ZOBACZ TEŻ: Hansi Flick niespodziewanie wspomniał o Szczęsnym. Już wiadomo, co z jego pozycją w FC Barcelonie, a jednak
Włosi zachwyceni Nicolą Zalewskim. Takie opinie o Polaku
Choć Nicola Zalewski rozegrał w barwach Interu Mediolan dopiero jedno spotkanie, już zdążył zrobić świetne pierwsze wrażenie. Jego dynamiczny styl gry, odwaga w pojedynkach oraz efektowna asysta sprawiły, że błyskawicznie zyskał uznanie zarówno wśród kibiców, jak i ekspertów. Wielu fanów Nerazzurrich doceniło występ Polaka, a w mediach społecznościowych posypały się liczne pochwały pod jego adresem.
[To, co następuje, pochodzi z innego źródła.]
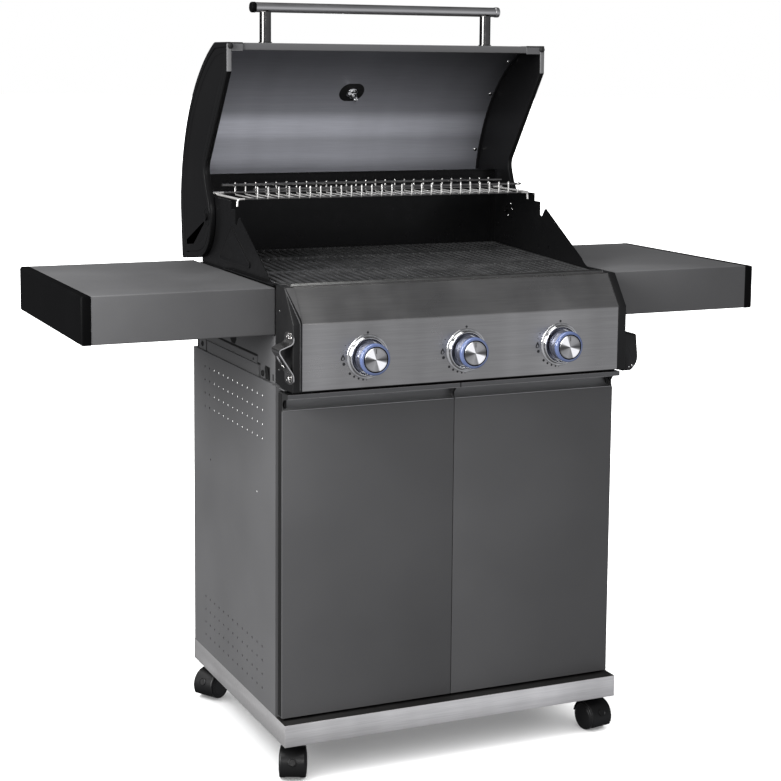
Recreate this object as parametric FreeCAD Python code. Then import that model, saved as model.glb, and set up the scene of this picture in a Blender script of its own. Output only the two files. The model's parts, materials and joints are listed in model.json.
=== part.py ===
"""Three-burner gas barbecue grill on a cabinet with casters. Millimetres, +Z up, front faces -Y.

Everything is laid out from the front face of the base tray (y = 0) and the floor (z = 0).
save() moves each piece so that the origin is under the middle of the whole grill's depth.
"""
import FreeCAD, Part
import math
import os

V = FreeCAD.Vector

# ---- Driving dimensions ------------------------------------------------------------------
DEPTH_CENTRE = 263.9        # middle of the depth, from the base tray's front face
SHEET = 1.2                 # sheet steel thickness
FIT = 0.05                  # radial clearance of a running fit

# Base tray and casters
BASE_HALF_WIDTH = 323.7
BASE_DEPTH = 500.0
BASE_BOTTOM = 65.0
BASE_TOP = 103.8
CASTER_X = 293.0
CASTER_Y = (40.0, 460.0)
CASTER_TRAIL = 12.0
CASTER_SWIVEL = {"front_left": -24.0, "front_right": 10.0, "rear_left": -59.0, "rear_right": 25.0}
WHEEL_RADIUS = 25.0
WHEEL_WIDTH = 12.5
WHEEL_GAP = 0.8               # between the hood's web and each wheel
HOOD_HALF_WIDTH = 11.0
HOOD_COVER_HALF = 22.0
HOOD_BOTTOM = 9.0
CHANNEL_BOTTOM = 70.0

# Cabinet
SIDE_FRONT = 47.0
SIDE_BACK = 496.0
SIDE_TOP = 679.6
FLANGE = 20.0
REAR_FLANGE = 36.0
VENT_RADIUS = 2.5
VENT_COLUMNS = 13
VENT_ROWS = 4
VENT_PITCH_Y = 26.1
VENT_PITCH_Z = 25.0
VENT_FIRST_Y = 113.5
VENT_TOP_ROWS = (652.5, 208.2)
BACK_PANEL_TOP = 345.0
REAR_RAIL_BOTTOM = 640.0
REAR_RAIL_TOP = 662.0

# Doors
DOOR_HALF_WIDTH = 319.5
DOOR_GAP = 1.5
DOOR_FRONT = 25.0
DOOR_BACK = 43.6
DOOR_BOTTOM = 107.3
DOOR_TOP = 640.0
GRIP_TOP = 672.5
GRIP_FRONT = 0.0
GRIP_LIP_BOTTOM = 664.3
DOOR_PIN_X = 312.5
DOOR_PIN_Y = 33.5
DOOR_PIN_RADIUS = 3.0

# Control panel
PANEL_HALF_WIDTH = 301.2
PANEL_END_OUTER = 318.0
PANEL_FRONT = -18.6
PANEL_BOTTOM = 679.8
PANEL_BEND = 792.6
PANEL_SLOPE_BACK = 22.4
PANEL_TOP = 848.1
KNOB_Z = 732.1
KNOB_X = (-184.0, 0.0, 184.0)
KNOB_NAMES = ("left", "middle", "right")
KNOB_FRONT = -55.2
KNOB_RADIUS = 27.0            # over the lit ring
KNOB_BODY_RADIUS = 26.0
KNOB_CAP_RADIUS = 20.0
KNOB_CLEARANCE = 4.6          # behind a knob that is pushed in
RING_FRONT = -53.6
RING_BACK = -46.6
BEZEL_RADIUS = 35.0
BEZEL_DISH_RADIUS = 30.3
BEZEL_HEIGHT = 7.0
STEM_RADIUS = 4.0
PUSH_TRAVEL = 3.0

# Firebox
FIREBOX_OUTER = 311.0
FIREBOX_FRONT = 63.0
FIREBOX_BACK = 481.5
FIREBOX_BOTTOM = 700.0
FIREBOX_TOP = 972.0
SHROUD_TOP = 1010.0
BURNER_Z = 765.0
BURNER_RADIUS = 13.0
TAMER_Z = 795.0
GRATE_FRONT = 72.0
GRATE_BACK = 477.0
GRATE_TOP = 846.0           # at the front edge; the grates rise towards the back
GRATE_TILT = 2.4
GRATE_SEAM_X = 98.0
GRATE_THICKNESS = 9.0
GRATE_BAR = 7.0
GRATE_PITCH = 14.5
GRATE_RIBS = (216.0, 372.0)

# Warming rack
RACK_FRONT = 297.0
RACK_BACK = 424.0
RACK_Z = 975.0
RACK_LEFT = -303.0             # the rack lies a little to the left in its seats
RACK_RIGHT = 288.0
RACK_RAIL_HALF = 272.0
RACK_RAIL_RISE = 17.0
RACK_LEG = 13.0
RACK_WIRE = 2.0
RACK_CROSS_WIRES = 27

# Lid, drawn in its open position
LID_OUTER = 321.0
LID_INNER = 312.0
PIVOT_Y = 426.0
PIVOT_Z = 933.5
PIN_RADIUS = 4.0
LID_FRONT = 304.0
LID_TOP = 1255.0
HANDLE_Y = 369.0
HANDLE_Z = 1319.0
HANDLE_RADIUS = 9.5
HANDLE_HALF = 245.0
HANDLE_CAP = 9.0
POST_X = 225.0
POST_RADIUS = 10.5

# Side shelves
SHELF_INNER = 318.0
SHELF_OUTER = 632.2
CAP_OUTER = 650.0
OPENER_WIDTH = 42.0
OPENER_Y = -1.0
OPENER_REACH = 24.0
OPENER_SHEET = 1.8
SHELF_FRONT = 66.7
SHELF_BACK = 515.0
SHELF_BOTTOM = 763.7
SHELF_TOP = 843.9
CAP_LIP = 0.5                  # the caps stand this far proud, except on top


# ---- Helpers -----------------------------------------------------------------------------
def save(name, shape):
    """Write one node's STEP file in the frame whose origin is mid-depth on the floor."""
    moved = shape.copy()
    moved.translate(V(0, -DEPTH_CENTRE, 0))
    if not moved.isValid():
        print("invalid shape:", name)
    moved.exportStep("parts/" + name + ".step")


def box(x0, x1, y0, y1, z0, z1):
    low_x, low_y, low_z = min(x0, x1), min(y0, y1), min(z0, z1)
    size = (abs(x1 - x0), abs(y1 - y0), abs(z1 - z0))
    return Part.makeBox(size[0], size[1], size[2], V(low_x, low_y, low_z))


def rod(start, end, radius):
    """Round bar between two points."""
    start, end = V(*start), V(*end)
    along = end - start
    return Part.makeCylinder(radius, along.Length, start, along)


def tube(start, end, outer, inner):
    return rod(start, end, outer).cut(rod(start, end, inner))


def join(shapes):
    first = shapes[0]
    if len(shapes) == 1:
        return first
    return first.multiFuse(shapes[1:]).removeSplitter()


def group(shapes):
    """Separate solids kept in one node."""
    return Part.makeCompound(shapes)


def outline_yz(start, steps, x):
    """Closed wire in the plane x. A step is (y, z), or (y, z, y, z): an arc by a middle point."""
    edges = []
    here = V(x, start[0], start[1])
    for step in steps:
        there = V(x, step[-2], step[-1])
        if len(step) == 2:
            edges.append(Part.LineSegment(here, there).toShape())
        else:
            middle = V(x, step[0], step[1])
            edges.append(Part.Arc(here, middle, there).toShape())
        here = there
    home = V(x, start[0], start[1])
    if (home - here).Length > 0.01:
        edges.append(Part.LineSegment(here, home).toShape())
    return Part.Wire(edges)


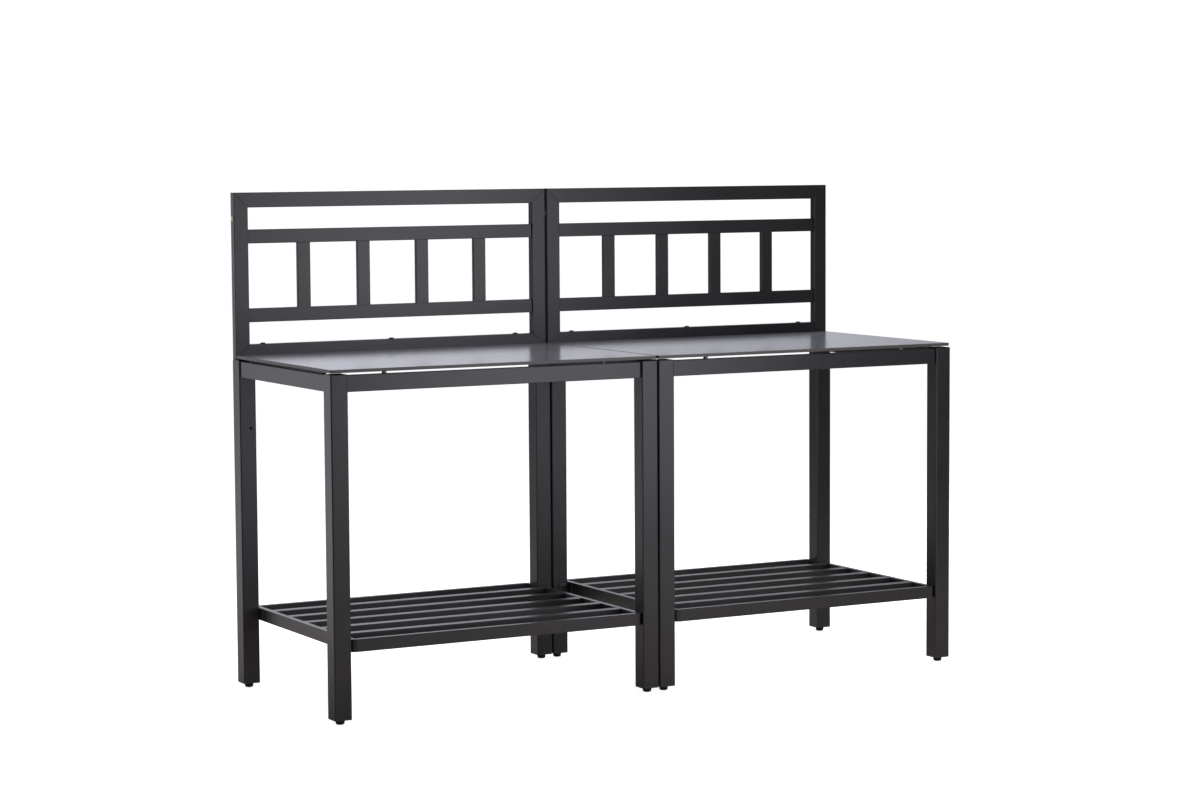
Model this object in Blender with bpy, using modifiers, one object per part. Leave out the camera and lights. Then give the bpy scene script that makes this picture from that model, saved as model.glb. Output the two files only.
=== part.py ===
"""Potting bench made of two identical table modules standing side by side.

Each module has four square legs on levelling feet, four aprons, a slatted shelf, a loose worktop on
soft pads and a back panel that stands on the rear legs. Metres, +Z up. The front is at -Y, the left end
at -X, and the origin lies on the floor under the middle of the bench.
"""

import math

import bmesh
import bpy
from mathutils import Matrix, Vector

# Each module's footprint, and the slot between the two modules.
MODULE_WIDTH = 1.000
MODULE_DEPTH = 0.700
MODULE_GAP = 0.004

# Touching pieces keep this much air between them.
JOINT_GAP = 0.0003

# Worktop plate. Its upper side is the working height, which the legs, aprons and panel follow.
PLATE_TOP = 0.958
PLATE_THICKNESS = 0.009
PLATE_SIDE_INSET = 0.002
PLATE_FRONT_INSET = 0.003
PLATE_REAR_CLEARANCE = 0.0015
PLATE_EDGE_ROUND = 0.0008
PLATE_CORNER_RADIUS = 0.003

# Legs: square tube that ends under the plate, closed at the top, with a threaded plate in the bottom end.
LEG_SIZE = 0.050
LEG_WALL = 0.002
LEG_RADIUS = 0.003
LEG_CLEARANCE = 0.004
LEG_TOP_ROUND = 0.0018
LEG_PLATE = 0.006

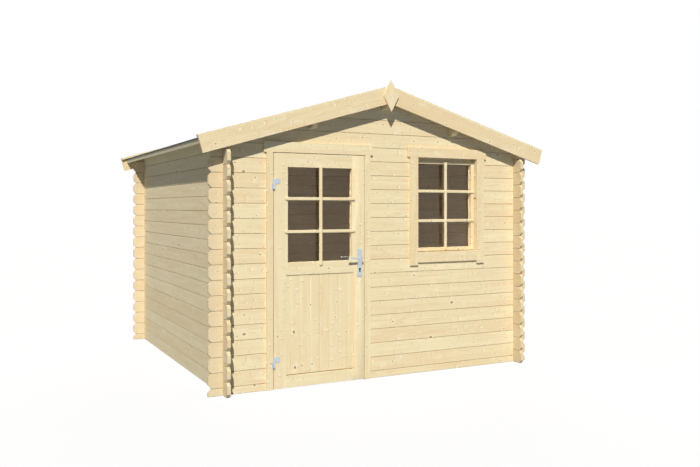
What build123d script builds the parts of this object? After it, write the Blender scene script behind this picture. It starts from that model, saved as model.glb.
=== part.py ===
"""Log-built garden shed: interlocking walls, purlin roof, part-glazed door and a six-pane window.

Millimetres. X runs along the front wall, Y from the front to the back, Z up from the ground.
The origin is at ground level in the middle of the plan. The door stands closed.
"""

import os
from math import cos, floor, radians, sin, tan

from build123d import *

# Log walls
wall_length = 2770  # outer face to outer face, both ways
log_height = 115
log_thickness = 28
log_projection = 110  # how far the log ends pass the crossing wall
side_courses = 17
log_groove = 3  # chamfer along the long edges, a V at each joint
end_chamfer_length = 26
end_chamfer_height = 28
notch_clearance = 0.3

# Roof
roof_slope = 16.26
roof_board_thickness = 18
felt_thickness = 3
felt_turn_down = 14  # how far the felt is folded over the boards' ends
eave_overhang = 170  # from the wall's outer face to the felt's edge, measured level
gable_overhang = 90  # from the wall's outer face to the back of the bargeboard
bargeboard_height = 120
bargeboard_thickness = 18
bargeboard_tail = 47  # how far the bargeboard passes the eave, along the slope
verge_lath_height = 20
verge_lath_width = 44
eave_batten_width = 45
eave_batten_height = 27
purlin_width = 45
purlin_height = 145
purlin_offset = 665  # from the ridge to the middle of a side purlin
finial_height = 258
finial_width = 140
finial_thickness = 18
finial_rise = 42  # the finial's tip above the verge laths

# Boards around the door and the window
casing_thickness = 18
head_board_height = 84
head_board_overhang = 22
head_board_bottom = 1832
frame_clearance = 0.5  # between a frame and the log ends around it

# Door
door_centre = -589
leaf_width = 790
leaf_bottom = 8
leaf_thickness = 40
door_gap = 5
door_casing_width = 53
door_post_thickness = 30
door_stop_width = 15
door_stop_depth = 20
frame_flange = 20  # the inner lip that covers the cut log ends
threshold_height = 25
stile_width = 116
top_rail_height = 107
mid_rail_bottom = 880
mid_rail_height = 98
bottom_rail_height = 92
glass_thickness = 4
pane_housing = 8  # how deep a pane sits in the grooves around it
housing_clearance = 0.3
door_glass_setback = 26
panel_thickness = 18
panel_lip = 14  # the rebate in the leaf's frame that the panel lies in
panel_setback = 8
panel_drip_gap = 6
panel_board_width = 84
panel_groove = 5

# Hinges and handle
hinge_heights = (213, 1587)
hinge_barrel_radius = 8
hinge_pin_radius = 4
hinge_running_clearance = 0.1
hinge_barrel_length = 82
hinge_cap_thickness = 2
hinge_strap_height = 40
hinge_strap_length = 54
hinge_plate_width = 16
hinge_plate_thickness = 3
hinge_joint_gap = 0.5
handle_plate_width = 42
handle_plate_height = 228
handle_plate_thickness = 6
handle_plate_corner = 4
handle_plate_drop = 40  # from the spindle down to the plate's middle
handle_backset = 45  # from the leaf's edge to the spindle
keyhole_drop = 92  # from the spindle down to the keyhole
keyhole_radius = 5
keyhole_length = 16
keyhole_depth = 2
spindle_height = 998
spindle_radius = 4
lever_length = 128
lever_reach = 52
lever_radius = 8
lever_gap = 0.5

# Window
window_centre = 632
window_width = 612
window_casing_width = 78
window_casing_bottom = 914
sill_board_bottom = 938
sill_board_top = 1026
window_frame_thickness = 25
window_frame_depth = 74
sash_thickness = 44
sash_stile_width = 30
sash_top_rail_height = 25
sash_bottom_rail_height = 34
sash_drip_gap = 6  # the rebate under the sash that keeps rain out
sash_drip_depth = 12
sash_head_gap = 24
sash_head_setback = 12
sash_glass_setback = 34

half_wall = wall_length / 2
wall_centre = half_wall - log_thickness / 2
side_wall_height = side_courses * log_height
log_length = wall_length + 2 * log_projection
slope = radians(roof_slope)
ridge_height = side_wall_height + half_wall * tan(slope)
roof_length = wall_length + 2 * gable_overhang
notch_depth = log_height / 4

left_wall = Plane(origin=(-wall_centre, 0, 0), x_dir=(0, 1, 0), z_dir=(1, 0, 0))
right_wall = Plane(origin=(wall_centre, 0, 0), x_dir=(0, 1, 0), z_dir=(1, 0, 0))
front_wall = Plane(origin=(0, -wall_centre, 0), x_dir=(1, 0, 0), z_dir=(0, -1, 0))
back_wall = Plane(origin=(0, wall_centre, 0), x_dir=(1, 0, 0), z_dir=(0, -1, 0))
front_face = -half_wall

leaf_top = head_board_bottom - door_gap
leaf_front = front_face - casing_thickness
leaf_back = leaf_front + leaf_thickness
door_clear_width = leaf_width + 2 * door_gap
door_frame_width = door_clear_width + 2 * door_post_thickness
door_frame_top = head_board_bottom + door_post_thickness
stop_front = leaf_back + door_gap
frame_back = stop_front + door_stop_depth
wall_inner_face = front_face + log_thickness
stop_clear_width = leaf_width - 2 * door_stop_width

window_bottom = sill_board_top - window_frame_thickness
window_frame_width = window_width + 2 * window_frame_thickness
window_frame_top = head_board_bottom + window_frame_thickness

os.makedirs("parts", exist_ok=True)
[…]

Debiut marzeń - piszą na profilu Interu Mediolan użytkownicy.
Zalewski pokazał, że mimo młodego wieku i krótkiego okresu adaptacji nie boi się wielkich wyzwań. W derbach Mediolanu, które zawsze są niezwykle emocjonujące i prestiżowe, wszedł na boisko bez kompleksów, wnosząc do gry Interu sporo energii. To właśnie jego asysta pozwoliła drużynie wyrównać i uratować cenny punkt w rywalizacji z AC Milan.
Jego świetny występ został również szeroko skomentowany przez ekspertów. Gianni Pampinella, dziennikarz fcinter1908.it, pokusił się o solidną ocenę Polaka, podkreślając jego wszechstronność, dobrą technikę oraz inteligencję boiskową:
Myślę, że nie mogło być lepszego debiutu dla Zalewskiego. Nicola wszedł dobrze, z odpowiednim nastawieniem i już przekonał do siebie kibiców Interu, nawet tych najbardziej sceptycznych. Z pewnością jego wpływ na mecz nie pozostał niezauważony w oczach Inzaghiego. Znajdzie dużo miejsca od teraz do końca sezonu - powiedział dziennikarz w rozmowie z portalem Sport.pl.